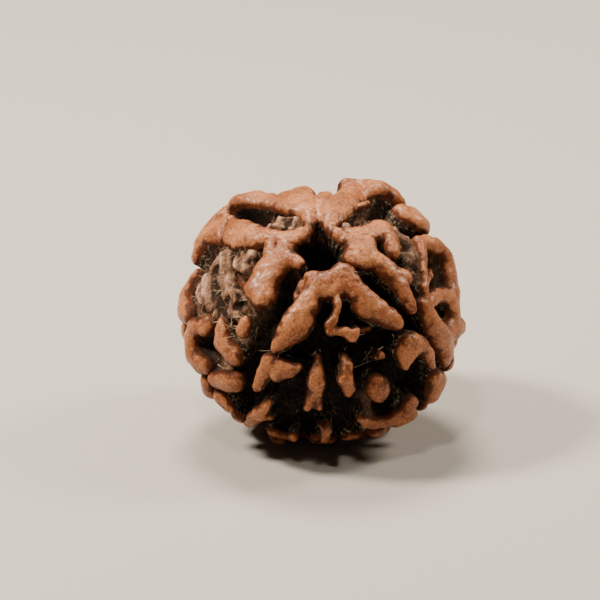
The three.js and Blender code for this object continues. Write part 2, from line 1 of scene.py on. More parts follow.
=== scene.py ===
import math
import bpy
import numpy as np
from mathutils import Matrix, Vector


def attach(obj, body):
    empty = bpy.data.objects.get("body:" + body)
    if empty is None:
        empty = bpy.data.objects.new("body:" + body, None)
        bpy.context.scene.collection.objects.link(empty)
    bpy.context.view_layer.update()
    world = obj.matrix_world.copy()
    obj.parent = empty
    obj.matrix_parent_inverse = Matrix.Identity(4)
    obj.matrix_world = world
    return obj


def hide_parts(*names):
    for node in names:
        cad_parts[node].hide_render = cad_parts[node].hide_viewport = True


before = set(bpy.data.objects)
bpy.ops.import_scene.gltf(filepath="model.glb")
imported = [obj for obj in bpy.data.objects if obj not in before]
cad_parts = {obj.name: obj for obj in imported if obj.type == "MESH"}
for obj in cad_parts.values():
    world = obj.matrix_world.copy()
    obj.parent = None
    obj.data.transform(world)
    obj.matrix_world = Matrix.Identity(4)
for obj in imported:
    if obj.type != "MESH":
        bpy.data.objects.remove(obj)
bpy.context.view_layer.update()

# A rudraksha seed: one hard, woody stone with thick rounded ridges over dark recesses, five seams and a
# canal. Sizes and places are millimetres and degrees here, as on the stone, and become metres in the
# meshes. Places are given as an azimuth round the stone's axis, with 0 at the lowest side and 90 towards
# +X, and a polar angle from the near mouth. Ridge widths are arcs on a sphere of READ_RADIUS.

MM = 0.001

# Overall form
EQUATOR_RADIUS = 10.75
POLE_RADIUS = 9.3
READ_RADIUS = 10
AXIS_LEAN = 33
CENTRE = (0.07, -0.09, 9.2)

# Slow swells of the surface: heights in mm, waves and starts in radians
ACROSS_SWELL = 0.12
ACROSS_WAVES = 5.1
ACROSS_START = 1.3
SIDE_WAVES = 4.3
SIDE_START = 0.4
ALONG_SWELL = 0.1
ALONG_WAVES = 6.2
ALONG_START = 2.1

# Section across a ridge: a round shoulder, as wide as the ridge allows, then a steep wall down to the
# recess floor
LEAST_SHOULDER = 0.3
MOST_SHOULDER = 1.0
SHOULDER_FALL = 0.95
RECESS_DEPTH = 2.2
RIDGE_BLEND = 0.15

# Canal
CANAL_RADIUS = 0.7
FAR_MOUTH_RADIUS = 1.15

# The near mouth's rim, as [azimuth, polar angle]: its five points reach into the seams
MOUTH_RIM = [
    [0, 11.6], [15, 11.3], [36, 10.1], [58, 9], [78, 9.4], [94, 10.2], [103, 9.8], [118, 8.2], [137, 7.8],
    [155, 8.6], [169, 10.3], [177, 14.2], [187, 17], [194, 15.6], [202, 12.6], [210, 10.8], [222, 9.3],
    [233, 8.4], [246, 9.8], [258, 12], [270, 12.9], [281, 11.8], [291, 10.8], [305, 10.6], [321, 11.3],
    [337, 12.3], [350, 11.8],
]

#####

__Aim of the task__: Gather each line in the data that holds the string "None".

__Answer to the exercise__:
    if empty is None:
        empty = bpy.data.objects.new("body:" + body, None)
    obj.parent = None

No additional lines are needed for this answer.